**Dataset records**
_ _ _ _ _ _ _
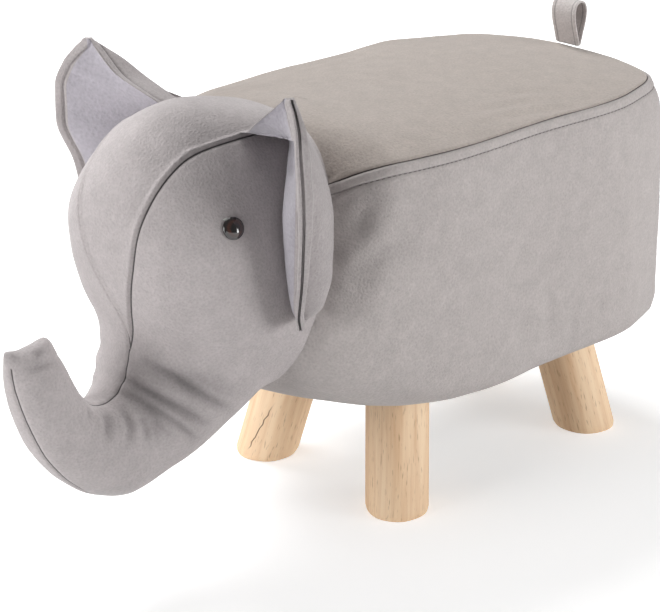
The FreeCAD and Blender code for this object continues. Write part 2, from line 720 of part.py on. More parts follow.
_ _ _ _ _ _ _
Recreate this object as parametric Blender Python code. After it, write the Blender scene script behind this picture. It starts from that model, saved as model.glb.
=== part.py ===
_ _ _ _ _ _ _
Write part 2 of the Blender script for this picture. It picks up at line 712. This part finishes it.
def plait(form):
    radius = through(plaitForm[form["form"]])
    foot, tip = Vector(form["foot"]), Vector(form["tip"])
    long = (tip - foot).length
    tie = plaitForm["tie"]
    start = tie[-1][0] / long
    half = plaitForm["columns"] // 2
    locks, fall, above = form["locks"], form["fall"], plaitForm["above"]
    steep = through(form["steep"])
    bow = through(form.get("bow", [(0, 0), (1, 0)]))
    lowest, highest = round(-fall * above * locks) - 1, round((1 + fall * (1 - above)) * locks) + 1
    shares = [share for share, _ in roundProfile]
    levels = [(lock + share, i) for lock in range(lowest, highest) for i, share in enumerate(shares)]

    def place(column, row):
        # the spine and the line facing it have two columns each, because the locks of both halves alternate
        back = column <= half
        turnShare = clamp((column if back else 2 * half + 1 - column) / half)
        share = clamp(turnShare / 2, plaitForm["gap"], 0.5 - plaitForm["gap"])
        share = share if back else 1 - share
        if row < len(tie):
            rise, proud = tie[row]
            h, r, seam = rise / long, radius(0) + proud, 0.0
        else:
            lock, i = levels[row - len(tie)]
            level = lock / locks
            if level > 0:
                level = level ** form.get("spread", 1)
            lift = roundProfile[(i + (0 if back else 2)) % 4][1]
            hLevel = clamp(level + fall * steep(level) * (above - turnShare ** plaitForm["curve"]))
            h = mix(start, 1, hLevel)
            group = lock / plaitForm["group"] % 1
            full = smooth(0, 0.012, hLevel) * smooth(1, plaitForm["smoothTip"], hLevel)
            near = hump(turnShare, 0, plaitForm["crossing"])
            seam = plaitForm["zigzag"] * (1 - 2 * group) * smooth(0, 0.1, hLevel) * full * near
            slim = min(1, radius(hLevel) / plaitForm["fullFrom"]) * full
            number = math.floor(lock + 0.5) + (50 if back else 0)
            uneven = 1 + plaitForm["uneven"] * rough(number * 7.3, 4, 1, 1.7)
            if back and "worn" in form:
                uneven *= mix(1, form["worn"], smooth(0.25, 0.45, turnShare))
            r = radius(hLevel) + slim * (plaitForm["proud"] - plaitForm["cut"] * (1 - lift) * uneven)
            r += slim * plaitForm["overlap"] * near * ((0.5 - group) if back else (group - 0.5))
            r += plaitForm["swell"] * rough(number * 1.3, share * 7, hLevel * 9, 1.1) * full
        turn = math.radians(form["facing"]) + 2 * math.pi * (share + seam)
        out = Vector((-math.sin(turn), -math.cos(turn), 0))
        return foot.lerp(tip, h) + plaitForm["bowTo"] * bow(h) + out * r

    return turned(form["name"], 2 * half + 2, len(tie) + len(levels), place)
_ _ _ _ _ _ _
Count every line in the listing above that holds "this", then report only the count.

**Finished exercise**
3